4 Replies Latest reply on Nov 8, 2011 6:01 PM by genman

    HBase/HDFS (Hadoop) as a metrics store


      I asked a few weeks back about monitoring 500+ systems. I haven't had time to pursue this project, but I have thought about it a lot.


      It seems that given the large amount of data it potentially requires some high end database configuration and hardware, e.g. Oracle RAC and lots of fast disks. It sounds potentially quite expensive as well as labor intensive to set up such a system.


      How easy would it be to store just the inventory (complicated relational DB bits) in, say, Oracle, and log/gather metrics/events in HBase? HBase is a high performance datastore that Hadoop uses. It would be quite a bit more cost effective for a large organization. Metrics data isn't particularly valuable to require a relational store, and HBASE fits better into the logging/reporting model of fast append/frequent reads anyway.

        • 1. HBase/HDFS (Hadoop) as a metrics store


          you are not exactly running into an open door - but at least it is not locked shut :-) In fact we did already have discussions of using such a nosql store for the events subsystem ( Events tab, following of log files) . But you are absolutely right, that the metrics do not require the full relational and transactional guarantees and the eventually consistent should be good enough.


          Pushing then to Hadoop/ HBase would also have the advantage that more sophisticated computation like baselines (or future statistical analysis) could be run on the Hadoop nodes as map-reduce jobs.


          Having said this - it is not entirely trivial to "just switch", but most part of metric storage and retrieval is hidden behind one session bean, which could be swapped out by a Hadoop version. The harder thing would be to re-write the baseline computation.


          Would you be interested in doing some coding in that area?



          • 2. HBase/HDFS (Hadoop) as a metrics store

            Of course I'm interested but it's going to be a question of if I can prove a need for this, I can work on this, and I can share back with the community my changes. So there's a lot of "ifs."

            • 3. Re: HBase/HDFS (Hadoop) as a metrics store


              I think a proof of concept would be nice where the Storage and Retreival of raw metrics (rhq_meas_data_num_r?? tables) would go to hadoop.

              This would allow to get a feel for this (what is needed setup-wise, how could the performance look like).

              If this looks good, it could serve as a starting point for more work. Also having a poc would allow to get feedback from other users.


              How can I help you to get you going here?

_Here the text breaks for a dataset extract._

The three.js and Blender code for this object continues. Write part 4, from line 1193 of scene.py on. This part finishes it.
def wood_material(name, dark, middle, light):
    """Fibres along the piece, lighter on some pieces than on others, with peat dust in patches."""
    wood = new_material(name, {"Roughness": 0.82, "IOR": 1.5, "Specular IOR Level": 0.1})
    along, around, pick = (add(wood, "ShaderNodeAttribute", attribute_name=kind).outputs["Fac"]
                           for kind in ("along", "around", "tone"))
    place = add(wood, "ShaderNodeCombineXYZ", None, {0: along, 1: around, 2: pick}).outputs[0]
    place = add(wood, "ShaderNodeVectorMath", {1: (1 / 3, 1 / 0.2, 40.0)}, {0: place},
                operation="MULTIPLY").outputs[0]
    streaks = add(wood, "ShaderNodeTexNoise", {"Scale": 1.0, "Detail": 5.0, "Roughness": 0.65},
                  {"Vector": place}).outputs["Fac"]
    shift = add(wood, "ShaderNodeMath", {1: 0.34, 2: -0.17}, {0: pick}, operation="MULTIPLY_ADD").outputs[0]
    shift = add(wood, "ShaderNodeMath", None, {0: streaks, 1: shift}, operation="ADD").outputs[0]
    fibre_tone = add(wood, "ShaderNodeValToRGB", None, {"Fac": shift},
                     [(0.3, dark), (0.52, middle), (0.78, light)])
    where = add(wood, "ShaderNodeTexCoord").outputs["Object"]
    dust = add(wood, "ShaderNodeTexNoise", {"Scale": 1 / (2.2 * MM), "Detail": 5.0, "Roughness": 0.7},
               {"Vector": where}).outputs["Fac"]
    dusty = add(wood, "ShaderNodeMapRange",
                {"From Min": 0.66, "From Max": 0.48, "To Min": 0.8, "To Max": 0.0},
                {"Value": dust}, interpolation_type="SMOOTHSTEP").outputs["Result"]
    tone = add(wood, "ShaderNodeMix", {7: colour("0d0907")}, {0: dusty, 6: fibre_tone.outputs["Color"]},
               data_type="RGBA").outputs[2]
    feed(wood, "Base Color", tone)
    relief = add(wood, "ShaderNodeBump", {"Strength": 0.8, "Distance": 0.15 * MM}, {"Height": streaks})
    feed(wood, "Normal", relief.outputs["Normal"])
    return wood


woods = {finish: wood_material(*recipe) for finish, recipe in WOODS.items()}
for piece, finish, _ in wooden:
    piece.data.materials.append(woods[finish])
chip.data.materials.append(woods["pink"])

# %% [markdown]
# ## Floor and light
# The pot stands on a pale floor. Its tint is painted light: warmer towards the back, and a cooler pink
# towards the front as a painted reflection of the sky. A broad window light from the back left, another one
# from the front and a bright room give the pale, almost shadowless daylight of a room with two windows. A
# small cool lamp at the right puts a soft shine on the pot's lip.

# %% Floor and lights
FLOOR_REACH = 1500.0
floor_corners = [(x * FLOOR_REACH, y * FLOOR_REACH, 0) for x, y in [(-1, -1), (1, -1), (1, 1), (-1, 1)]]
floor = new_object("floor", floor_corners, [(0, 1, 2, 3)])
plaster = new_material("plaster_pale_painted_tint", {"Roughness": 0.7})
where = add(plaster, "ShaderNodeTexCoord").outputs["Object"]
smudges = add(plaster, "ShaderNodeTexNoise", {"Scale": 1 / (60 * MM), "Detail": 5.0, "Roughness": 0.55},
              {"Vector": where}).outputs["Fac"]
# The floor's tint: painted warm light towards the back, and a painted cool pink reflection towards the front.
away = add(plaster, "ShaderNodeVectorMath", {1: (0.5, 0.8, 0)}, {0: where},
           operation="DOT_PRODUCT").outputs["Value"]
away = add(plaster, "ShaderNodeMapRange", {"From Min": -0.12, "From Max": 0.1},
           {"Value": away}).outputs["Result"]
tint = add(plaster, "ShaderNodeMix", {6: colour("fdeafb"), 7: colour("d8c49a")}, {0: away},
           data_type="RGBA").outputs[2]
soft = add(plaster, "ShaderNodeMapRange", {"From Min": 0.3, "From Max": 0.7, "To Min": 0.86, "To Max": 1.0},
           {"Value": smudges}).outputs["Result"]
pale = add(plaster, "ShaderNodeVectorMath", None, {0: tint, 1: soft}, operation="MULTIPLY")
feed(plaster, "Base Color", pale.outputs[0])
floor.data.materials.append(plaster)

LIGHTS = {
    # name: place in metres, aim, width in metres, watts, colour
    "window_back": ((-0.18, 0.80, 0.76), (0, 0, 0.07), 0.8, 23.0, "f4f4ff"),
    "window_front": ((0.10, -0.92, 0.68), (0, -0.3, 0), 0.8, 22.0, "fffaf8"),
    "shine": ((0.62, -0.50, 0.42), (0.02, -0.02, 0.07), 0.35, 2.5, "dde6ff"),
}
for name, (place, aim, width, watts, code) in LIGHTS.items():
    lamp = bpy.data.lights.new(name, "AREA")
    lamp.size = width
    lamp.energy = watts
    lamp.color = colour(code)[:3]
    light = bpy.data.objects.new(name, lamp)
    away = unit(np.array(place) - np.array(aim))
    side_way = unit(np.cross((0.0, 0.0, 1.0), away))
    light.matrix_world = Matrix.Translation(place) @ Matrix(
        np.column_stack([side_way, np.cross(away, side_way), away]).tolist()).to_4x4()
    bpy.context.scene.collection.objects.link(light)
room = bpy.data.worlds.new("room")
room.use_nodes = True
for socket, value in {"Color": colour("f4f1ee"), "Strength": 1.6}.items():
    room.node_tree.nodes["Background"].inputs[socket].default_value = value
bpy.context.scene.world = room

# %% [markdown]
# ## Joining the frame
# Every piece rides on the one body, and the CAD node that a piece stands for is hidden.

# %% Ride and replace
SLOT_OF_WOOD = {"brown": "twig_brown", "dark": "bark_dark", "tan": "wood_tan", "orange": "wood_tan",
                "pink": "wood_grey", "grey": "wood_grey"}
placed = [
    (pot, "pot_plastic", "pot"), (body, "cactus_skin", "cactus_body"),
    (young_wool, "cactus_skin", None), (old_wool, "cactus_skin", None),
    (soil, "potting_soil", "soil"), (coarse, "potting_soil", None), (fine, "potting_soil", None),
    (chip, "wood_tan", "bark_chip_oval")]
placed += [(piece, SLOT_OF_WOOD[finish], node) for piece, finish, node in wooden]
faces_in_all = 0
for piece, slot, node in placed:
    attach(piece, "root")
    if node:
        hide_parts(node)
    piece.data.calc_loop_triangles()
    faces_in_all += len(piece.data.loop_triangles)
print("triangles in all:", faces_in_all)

              • 4. Re: HBase/HDFS (Hadoop) as a metrics store

                Having learned a lot about Hadoop, Hive provides a SQL-like interface with the storage of Hadoop.




                Steps off the top of my head:

                * Define the Hive schema. Definition of partitions.

                * Necessary query changes

                * Necessary code changes...Not sure Hibernate would work OOB?

                * Necessary logic changes...For example, it may not be necessary to compact old data. It may be necessary to cache certain things, since Hive is quite slow.

                * Build integration

                * Configuration and installation. Part of setup, you'd indicate a secondary data store.

                * Define the Hive schema

                * Testing, etc.


                Do you have access to a Hadoop cluster at RedHat?